Remix.run Logo
SV_BubbleTime 2 hours ago

For the more technical…

Qwen 2512 (December edition of Qwen Image)

* 19B parameters, which was a 40GB file at FP16 and fit on a 3090 at FP8. Anything less than that and you were in GGUF format at Q6 to Q4 quantizations… which were slow, but still good quality.

* used Qwen 2.5 VL. So a large model and a very good vision model.

* And iirc, their own VAE. Which had known and obvious issues of high frequency artifacts. Some people would take the image and pass it through another VAE like WAN Video model’s or upscale-downscale to remove these

Qwen 2 now is

* a 7B param model. Right between Klein 9B (non-commercial) this (license unknown), Z-Image 7B (Apache), and Klein 4B (Apache). Direct competition, will fit on many more GPUs even at FP16.

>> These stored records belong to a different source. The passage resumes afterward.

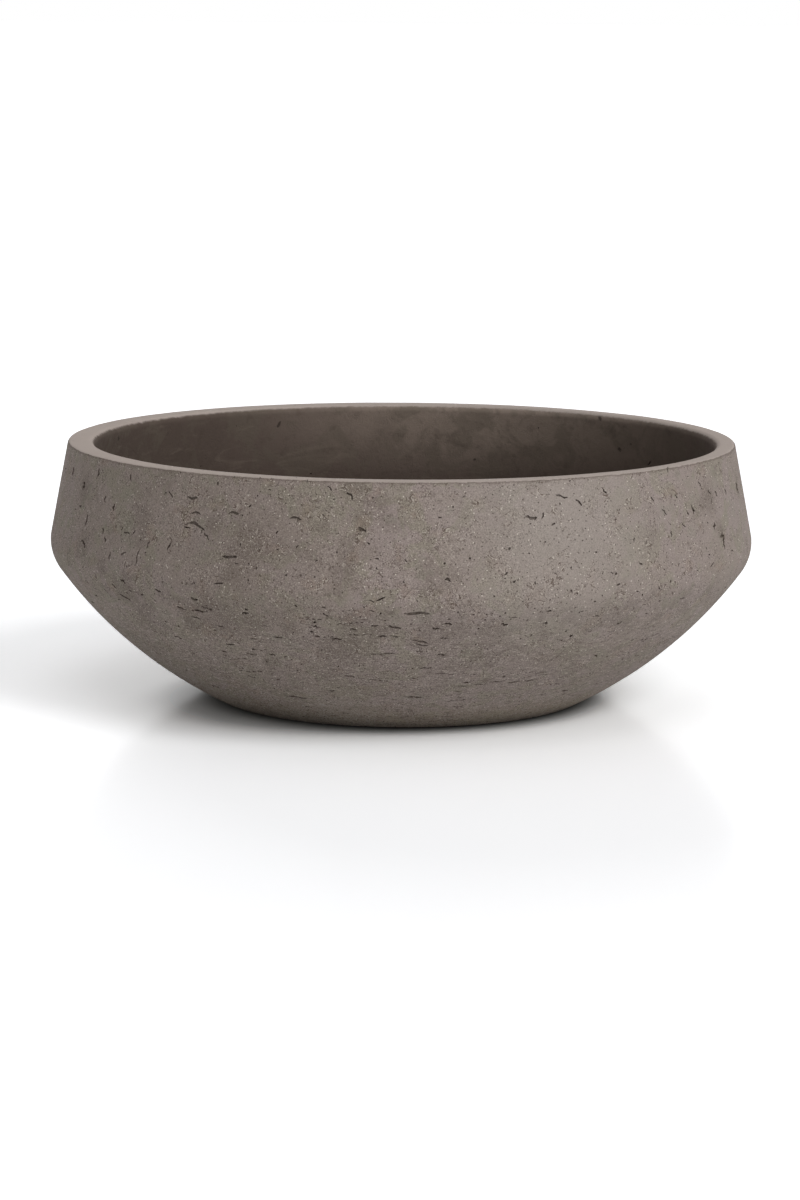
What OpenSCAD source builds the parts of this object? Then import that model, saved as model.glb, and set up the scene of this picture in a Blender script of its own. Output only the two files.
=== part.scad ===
// Fiberclay planter: a low round bowl, cast in one piece, with a rubber bung in its drain hole.
// The origin is on the ground, on the bowl's axis, and +Z is up. All lengths are in millimetres.

/* [Bowl] */
// Greatest width, across the shoulder
bowl_width = 500; // [460:5:560]
// Height, from the ground to the top of the rim
bowl_height = 183.5; // [160:0.5:220]
// Width of the rim, where the canted wall reaches the top
rim_width = 474; // [440:2:490]
// Height of the widest line, at the middle of the shoulder
shoulder_height = 113; // [95:1:125]
// Radius of the shoulder, outside
shoulder_radius = 30; // [20:1:45]
// Radius of the shoulder, inside
shoulder_inside_radius = 20; // [12:1:35]
// Width of the foot, where the rounded underside meets the ground
foot_width = 264; // [220:2:300]

/* [Wall and floor] */
// Thickness of the wall
wall = 17.5; // [12:0.5:24]
// Thickness of the floor, over the hollow of the foot
floor_thickness = 19; // [14:0.5:30]
// Radius of the corner between the floor and the wall, inside
floor_corner_radius = 25; // [10:1:50]
// Radius of the rim's outer edge
rim_outer_radius = 2.5; // [1:0.5:6]
// Radius of the rim's inner edge
rim_inner_radius = 5; // [2:0.5:8]

/* [Foot] */
// Radius of the foot's edge
foot_edge_radius = 5; // [2:0.5:10]
// Width of the ring that stands on the ground
foot_ring_width = 26; // [14:1:40]
// Depth of the hollow inside that ring
foot_hollow_depth = 3; // [1.5:0.5:6]
// How far the hollow's side slopes inwards
foot_hollow_slope = 3; // [1:0.5:6]

/* [Drain hole] */
// Width of the drain hole
drain_width = 26; // [18:1:40]
// Bevel on both ends of the drain hole
drain_bevel = 1; // [0.5:0.1:2]
// Depth of the bung's seat below the floor
seat_depth = 5; // [4:0.5:7]
// How far the seat's side slopes outwards
seat_slope = 2; // [0.5:0.5:5]
// Room for a fingertip between the bung's head and the seat's side
finger_gap = 5; // [3:0.5:10]

/* [Bung] */
// How far the head reaches past the drain hole, all round
head_lip = 7; // [4:0.5:12]
// Height of the head, at its middle
head_height = 4.5; // [3:0.5:6]
// Rise of the head's domed top
head_dome = 0.8; // [0.4:0.1:1.5]
// Radius of the head's top edge
head_edge_radius = 1.2; // [0.5:0.1:1.5]
// Clearance between the sealing ribs and the drain hole, all round
rib_clearance = 0.1; // [0.05:0.01:0.1]
// How far the ribs stand out from the tail
rib_height = 0.6; // [0.3:0.1:1]
// Radius of a rib's round back
rib_radius = 1.2; // [1:0.1:1.5]
// Number of sealing ribs
rib_count = 3; // [1:1:4]
// How far the tail stops short of the drain hole's lower end
tail_gap = 1; // [0.5:0.5:2]
// Bevel that leads the tail into the hole
tail_bevel = 1.5; // [0.5:0.5:2.5]
// Thickness of rubber around the hollow in the tail
tail_wall = 5; // [3:0.5:6]
// Thickness of rubber between that hollow and the top of the head
core_roof = 6; // [5:0.5:8]

/* [Hidden] */
$fn = 360;

// Cuts run this far past the faces that they open
over = 10;
// A rounding's circle stands this little proud of its tangent lines, so that it crosses them cleanly
blend = 0.002;

// Direction from one point to another
function heading(start, end) = atan2(end.y - start.y, end.x - start.x);
// Point at a distance from another, in a direction
function polar(start, length, angle) = start + length * [cos(angle), sin(angle)];
// Root of a*x^2 + b*x + c, with side = 1 for the greater and -1 for the lesser
function root(a, b, c, side) = (-b + side * sqrt(b * b - 4 * a * c)) / (2 * a);

// The section is drawn with x as the distance from the axis and y as the height.
// The outside of the shoulder is an arc about this centre.
shoulder = [bowl_width / 2 - shoulder_radius, shoulder_height];
// The canted wall runs from the rim's width to that arc, which it touches, and leans in by this angle.
rim_from_shoulder = [rim_width / 2, bowl_height] - shoulder;
cant = atan2(rim_from_shoulder.y, rim_from_shoulder.x) - acos(shoulder_radius / norm(rim_from_shoulder));
// Distance from the axis of a line along the canted wall, a depth inside its outer face, at a height
function canted(height, depth) =
    shoulder.x + (shoulder_radius - depth - sin(cant) * (height - shoulder.y)) / cos(cant);

// The underside is part of a ball on the axis, which passes through the foot's edge and holds the shoulder's
// arc inside it, touching. The two conditions make its radius ball_base + ball_slope * (height of its centre).
ball_slope = shoulder.y / shoulder_radius;
ball_base = (pow(foot_width / 2, 2) + pow(shoulder_radius, 2) - shoulder * shoulder) / (2 * shoulder_radius);
ball_height = root(
    pow(ball_slope, 2) - 1,
    2 * ball_base * ball_slope,
    pow(ball_base, 2) - pow(foot_width / 2, 2),
    1
);
ball = [0, ball_height];
ball_radius = ball_base + ball_slope * ball_height;
// Distance from the axis of a rounding's centre at a height, where the rounding touches the ball from inside
function inside_ball(height, radius) = sqrt(pow(radius, 2) - pow(ball_height - height, 2));

// Heights of the floor and of the bung's seat
floor_level = foot_hollow_depth + floor_thickness;
seat_level = floor_level - seat_depth;

// Centres of the roundings
foot_edge = [inside_ball(foot_edge_radius, ball_radius - foot_edge_radius), foot_edge_radius];
rim_outer_level = bowl_height - rim_outer_radius;
rim_outer = [canted(rim_outer_level, rim_outer_radius), rim_outer_level];
rim_inner_level = bowl_height - rim_inner_radius;
rim_inner = [canted(rim_inner_level, wall - rim_inner_radius), rim_inner_level];
corner_level = floor_level + floor_corner_radius;
floor_corner = [inside_ball(corner_level, ball_radius - wall - floor_corner_radius), corner_level];
// The inside of the shoulder touches the wall's inner face and the inner ball, so its centre is where a line
// at this depth in the canted wall crosses a circle of this reach about the ball's centre.
inner_depth = wall + shoulder_inside_radius;
inner_reach = ball_radius - inner_depth;
inner_height = root(
    pow(tan(cant), 2) + 1,
    -2 * (canted(0, inner_depth) * tan(cant) + ball_height),
    pow(canted(0, inner_depth), 2) + pow(ball_height, 2) - pow(inner_reach, 2),
    -1
);
inner_shoulder = [canted(inner_height, inner_depth), inner_height];

// Half widths of the drain hole, of the bung's head and of its seat, and of the foot's hollow
drain_radius = drain_width / 2;
head_radius = drain_radius + head_lip;
seat_radius = head_radius + finger_gap;
hollow_radius = foot_edge.x - foot_ring_width;

// The bung's top is a low dome on the axis, and its rounded edge touches the dome and the head's side.
head_top = seat_level + head_height;
dome_radius = (pow(head_radius, 2) + pow(head_dome, 2)) / (2 * head_dome);
dome = [0, head_top - dome_radius];
head_edge_x = head_radius - head_edge_radius;
head_edge = [head_edge_x, dome.y + sqrt(pow(dome_radius - head_edge_radius, 2) - pow(head_edge_x, 2))];

// The bung's tail, inside the drain hole
tail_radius = drain_radius - rib_clearance - rib_height;
tail_end = foot_hollow_depth + tail_gap;
tail_length = seat_level - tail_end;
core_radius = tail_radius - tail_wall;
core_level = head_top - core_roof - core_radius;

// What a rounding takes off a corner: a wedge between two directions from its centre, outside its circle
module corner_waste(centre, radius, from, to) {
    reach = 3 * radius;
    middle = (from + to) / 2;
    difference() {
        polygon([
            centre,
            polar(centre, reach, from),
            polar(centre, reach / cos(middle - from), middle),
            polar(centre, reach, to)
        ]);
        translate(centre)
            circle(radius + blend);
    }
}

// Half section of the bowl as if it were solid
module bowl_outside() {
    difference() {
        intersection() {
            translate(ball)
                circle(ball_radius);
            polygon([
                [0, 0],
                [canted(0, 0), 0],
                [canted(bowl_height, 0), bowl_height],
                [0, bowl_height]
            ]);
        }
        corner_waste(foot_edge, foot_edge_radius, -90, heading(ball, foot_edge));
        corner_waste(shoulder, shoulder_radius, heading(ball, shoulder), cant);
        corner_waste(rim_outer, rim_outer_radius, cant, 90);
    }
}

// Half section of the space inside the bowl
module bowl_inside() {
    mouth = bowl_height + over;
    difference() {
        intersection() {
            translate(ball)
                circle(ball_radius - wall);
            polygon([
                [0, floor_level],
                [canted(floor_level, wall), floor_level],
                [canted(mouth, wall), mouth],
                [0, mouth]
            ]);
        }
        corner_waste(floor_corner, floor_corner_radius, -90, heading(ball, floor_corner));
        corner_waste(inner_shoulder, shoulder_inside_radius, heading(ball, inner_shoulder), cant);
    }
}

// Half section of the hollow that leaves a ring to stand on
module foot_hollow() {
    polygon([
        [0, -over],
        [hollow_radius, -over],
        [hollow_radius, 0],
        [hollow_radius - foot_hollow_slope, foot_hollow_depth],
        [0, foot_hollow_depth]
    ]);
}

// Half section of the drain hole, bevelled at both ends, and of the dished seat above it
module drain() {
    polygon([
        [0, 0],
        [drain_radius + drain_bevel, 0],
        [drain_radius + drain_bevel, foot_hollow_depth],
        [drain_radius, foot_hollow_depth + drain_bevel],
        [drain_radius, seat_level - drain_bevel],
        [drain_radius + drain_bevel, seat_level],
        [seat_radius, seat_level],
        [seat_radius + seat_slope, floor_level],
        [seat_radius + seat_slope, floor_level + over],
        [0, floor_level + over]
    ]);
}

// The one-piece casting
module bowl() {
    color("#7f766c")
        rotate_extrude(convexity = 6)
            difference() {
                bowl_outside();
                bowl_inside();
                corner_waste(rim_inner, rim_inner_radius, 90, 180 + cant);
                foot_hollow();
                drain();
            }
}

// Half section of the bung's head
module plug_head() {
    difference() {
        intersection() {
            translate([0, seat_level])
                square([head_radius, head_height]);
            translate(dome)
                circle(dome_radius);
        }
        corner_waste(head_edge, head_edge_radius, 0, heading(dome, head_edge));
    }
}

// Half section of the bung's tail, with its ribs evenly spaced down the hole
module plug_tail() {
    polygon([
        [0, tail_end],
        [tail_radius - tail_bevel, tail_end],
        [tail_radius, tail_end + tail_bevel],
        [tail_radius, seat_level],
        [0, seat_level]
    ]);
    for (rib = [1 : rib_count])
        translate([tail_radius + rib_height - rib_radius, seat_level - tail_length * rib / (rib_count + 1)])
            circle(rib_radius);
}

// Half section of the hollow up the middle of the tail, which lets the ribs give
module plug_core() {
    translate([0, tail_end - over])
        square([core_radius, core_level - tail_end + over]);
    intersection() {
        translate([0, core_level])
            circle(core_radius);
        translate([0, core_level])
            square(core_radius);
    }
}

// The moulded rubber bung
module drain_plug() {
    color("#2a2a2b")
        rotate_extrude(convexity = 6)
            difference() {
                union() {
                    plug_head();
                    plug_tail();
                }
                plug_core();
            }
}

bowl();
drain_plug();
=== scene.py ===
# %% [markdown]
# # A cast fiberclay planter
# This lesson dresses a low round planter bowl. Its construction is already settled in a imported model, the
# frame, which gives every piece its place and size. Here each piece gets the surface that the real one has.
# The bowl is hand laid in a mould from clay, cement and short glass fibre, so its looks are in what the
# casting leaves behind: a wall that swells a little, trapped air that opens as slits and pinholes, sandy
# grit and clouds of lighter and darker clay. A rubber bung closes the drain hole in its floor.

# %% Load the frame
import math

import bpy
import numpy as np
from mathutils import Matrix, Vector


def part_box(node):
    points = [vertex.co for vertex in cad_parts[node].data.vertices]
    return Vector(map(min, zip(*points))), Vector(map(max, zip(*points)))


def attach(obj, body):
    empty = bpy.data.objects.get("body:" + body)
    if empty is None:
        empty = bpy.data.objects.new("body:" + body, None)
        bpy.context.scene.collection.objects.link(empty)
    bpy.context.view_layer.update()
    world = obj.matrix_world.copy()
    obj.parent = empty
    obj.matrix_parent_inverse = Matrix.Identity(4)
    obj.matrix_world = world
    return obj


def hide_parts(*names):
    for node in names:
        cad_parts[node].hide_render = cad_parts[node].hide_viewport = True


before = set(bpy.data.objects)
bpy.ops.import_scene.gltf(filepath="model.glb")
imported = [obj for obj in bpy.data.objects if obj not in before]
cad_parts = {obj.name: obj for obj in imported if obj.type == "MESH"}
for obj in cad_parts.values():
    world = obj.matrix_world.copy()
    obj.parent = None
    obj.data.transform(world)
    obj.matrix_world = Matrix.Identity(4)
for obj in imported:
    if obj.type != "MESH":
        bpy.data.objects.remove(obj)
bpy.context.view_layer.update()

# %% [markdown]
# ## Units and colours
# Blender works in metres, but a potter thinks in millimetres, so sizes below are in millimetres and are
# turned to metres where a mesh is made. Colours are written as the hex values that a screen shows. Shaders
# work with linear light, so one function turns them.

# %% Millimetres and hex colours
MM = 0.001


def linear(hex_colour):
    """A screen colour such as "#8c8377" as the linear colour, with alpha, that shaders take"""
    parts = [int(hex_colour[i : i + 2], 16) / 255 for i in (1, 3, 5)]
    return [p / 12.92 if p <= 0.04045 else ((p + 0.055) / 1.055) ** 2.4 for p in parts] + [1.0]


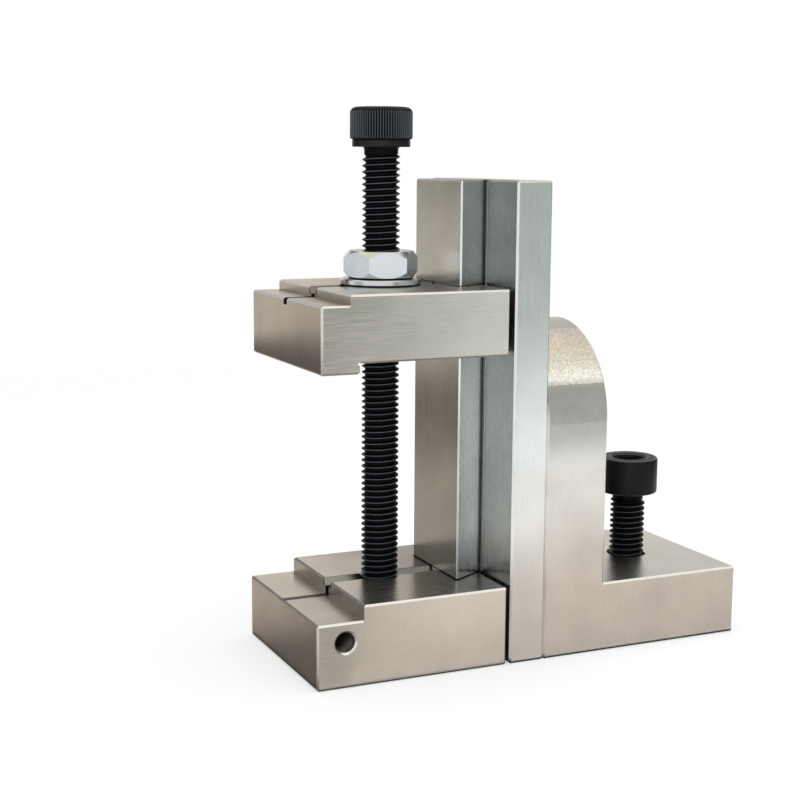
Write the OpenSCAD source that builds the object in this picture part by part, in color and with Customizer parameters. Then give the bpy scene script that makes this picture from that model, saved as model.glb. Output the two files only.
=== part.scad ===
// Vise for a wire cutting machine: an L base carries an upright dovetail rail, a lower jaw is fixed at the
// rail's foot, and an upper jaw slides on the rib and is pressed down by a nut on an upright screw.
// Origin: centre of the footprint on the surface it stands on. +X points from the jaws to the foot,
// +Y to the rear, +Z up. Millimetres.

/* [Blocks] */
// Width of the rail, the jaws and the base, front to rear
block_w = 40; // [36:1:50]

/* [Rail] */
// Height of the rail
rail_h = 100; // [95:1:130]
// Thickness of the rail plate
rail_t = 8; // [7:0.5:14]
// How far the dovetail rib stands out of the plate
rib_h = 8; // [6:0.5:10]
// Width of the rib at its root
rib_root_w = 12.7; // [11:0.1:16]
// Lean of the rib's flanks, from square to the plate
rib_lean = 30; // [20:1:32]
// Width and depth of the relief groove in each root corner
relief_w = 0.8; // [0.4:0.1:1.2]

/* [Lower jaw] */
// Reach of the lower jaw, from the plate's face to its nose
lower_reach = 43; // [40:0.5:60]
// Height of the lower jaw
lower_h = 16.6; // [15:0.1:24]
// Gap between the lower jaw's end and the plate
lower_gap = 0.8; // [0.5:0.1:2]
// Length of the ledge at the nose
ledge_l = 10; // [9:0.5:12]
// How far the ledge lies below the top
ledge_d = 3.1; // [2.5:0.1:4]
// Bore of the tapped hole in the front face
side_hole_d = 4.2; // [3.3:0.1:5]
// Depth of that tapped hole
side_hole_l = 12; // [8:1:16]
// Distance of that hole from the nose
side_hole_x = 6.1; // [5:0.1:9]
// Height of that hole above the underside
side_hole_z = 9.4; // [7:0.1:9.5]

/* [Upper jaw] */
// Reach of the upper jaw, from the plate's face to its nose
upper_reach = 42; // [40:0.5:60]
// Thickness of the upper jaw between its main faces
upper_t = 13.4; // [12:0.1:20]
// Height of its main underside above the base plane
upper_z = 65; // [40:0.5:70]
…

* upgrades to Qwen 3 VL, I assume this is better than the already great 2.5 VL.

* Unknown on the new VAE. Flux2’s new 128 channel VAE is excellent, but it hasn’t been out long enough for even a frontier Chinese model to pick up.

Overall, you’re right this is on the trend to bring models on to lower end hardware.

Qwen was already excellent and now they rolled Image and Edit together for an “Omni” model.

Z-Image was the model to beat a couple weeks ago… and now it looks like both Klein and Qwen will! Z-Image has been disappointing to see how it just refuses to adhere to multiple new training concepts. Maybe they tried to pack it too tightly.

Open weights for this will be amazing. THREE direct competitors all vying to be “SDXL2” at the same time.

The Qwen convention was confusing! You had Image, 2509, Edit, 2511 (Edit), 2512 (Image) and then the Lora compatibility was unspecified. It’s smart to just 2.0 this mess.

liuliu 2 hours ago | parent | next [-]

Note that Qwen Image 1.0 (2512) wasted ~8B weights on timestep embedding. Both Z-Image / FLUX.2 series corrected that.

vunderba an hour ago | parent | prev [-]

Agreed! A lot of people were also using ZiT as a refiner downstream to help with some of the more problematic visual aspects of the original Qwen-Image.

I'm really looking forward to running the unified model through its paces.